For years, these ripples puzzled scientists. Icicles form from the same basic process—dripping water freezing in cold air—so why wouldn’t they be smooth? The answer, discovered relatively recently through careful observation and mathematical modeling, reveals an elegant instability in the freezing process itself, where tiny irregularities amplify into regular patterns through a feedback loop between flowing water and growing ice.
How Icicles Grow
To understand the ripples, you first need to understand basic icicle formation. Icicles grow when liquid water flows down their surface and freezes before it can drip away. This happens when water is warmer than the surrounding air—perhaps from a heated roof or simply from latent heat released as water freezes.
A thin film of water flows down the icicle’s surface, typically just a fraction of a millimeter thick. As this water flows, it loses heat to the cold air around it. Some of the water freezes onto the icicle’s surface, adding a new layer of ice and causing the icicle to grow. The rest continues flowing downward until it either freezes or drips off the tip.
If this process were perfectly uniform along the icicle’s length, you’d expect smooth growth and a perfectly conical icicle. But the ripples reveal that something disrupts this uniformity, creating a pattern in how and where ice deposits.
The Ripple Formation Mechanism
The ripples form through what scientists call a morphological instability—a situation where small irregularities in shape grow larger over time rather than smoothing out. Here’s how it works:
Imagine a tiny bump forms randomly on the growing icicle’s surface. Water flowing down the icicle encounters this bump. The bump creates a slight thickening in the water layer at that point—water accumulates slightly on the upstream side of the bump as it flows around the irregularity.
This thicker water layer insulates the ice beneath it better than the thinner water layer elsewhere. Better insulated ice stays slightly warmer, which slows freezing at that location. Meanwhile, just downstream of the bump, the water layer is slightly thinner than elsewhere because some water was captured by the bump. This thinner layer insulates less effectively, so ice freezes faster there.
The result is that the bump grows slower than the areas immediately above and below it. This creates a depression upstream and enhanced freezing downstream, which begins to form the next bump in the series. The pattern reinforces itself as the icicle grows, creating regular ripples spaced along the length.
Why the Ripples Are Evenly Spaced
The ripples don’t appear randomly—they have remarkably consistent spacing, typically between 1 to 5 millimeters apart depending on conditions.
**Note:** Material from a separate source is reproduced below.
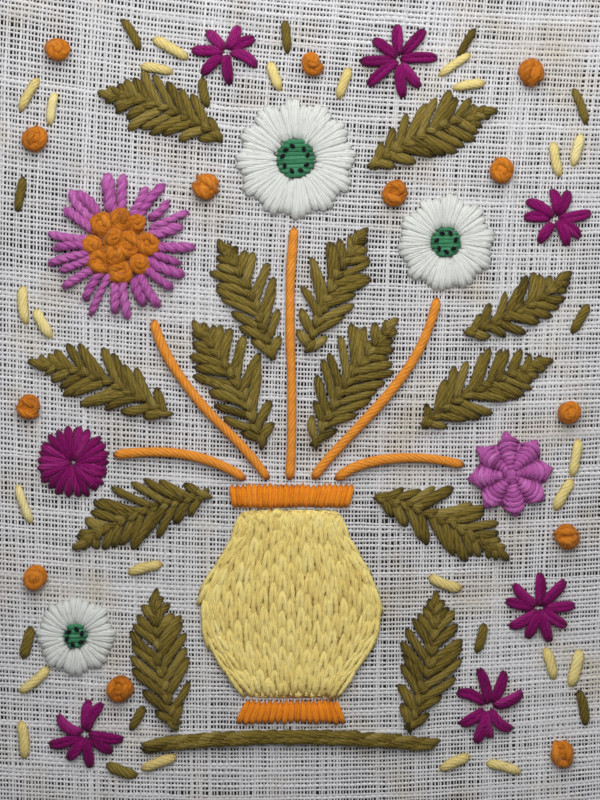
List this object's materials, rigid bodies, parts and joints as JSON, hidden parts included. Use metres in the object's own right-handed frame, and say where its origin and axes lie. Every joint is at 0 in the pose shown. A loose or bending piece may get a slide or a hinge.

This regularity comes from the physics of the water film and freezing process.
The spacing depends on several factors: the thickness of the water film, the water flow rate, the temperature difference between water and air, and the thermal properties of ice. These factors determine the wavelength at which the instability grows most quickly.
Think of it like waves on a vibrating string: many different wave patterns are possible, but certain wavelengths are naturally favored by the physics of the system. For icicle ripples, there’s an optimal spacing where the feedback between water thickness and freezing rate is most effective at amplifying irregularities.
Scientists have developed mathematical models that predict ripple spacing based on the physical conditions, and these predictions match real icicle measurements remarkably well. The spacing is not random but emerges from the fundamental physics of the freezing process.
Temperature and Flow Rate Affect the Pattern
Not all icicles have the same ripple pattern, and sometimes icicles are smooth. The visibility and spacing of ripples depend on the conditions during formation.
When water flows quickly and the temperature difference between water and air is large, ripples tend to be more pronounced and visible. Fast flow creates thicker water layers and stronger instabilities. Larger temperature differences accelerate freezing and make the effects of varying insulation more noticeable.
When water flows very slowly or temperatures are only slightly below freezing, ripples may be weak or absent. The instability mechanism still operates, but other factors like surface tension and the random nature of ice crystal growth might dominate, producing smoother icicles.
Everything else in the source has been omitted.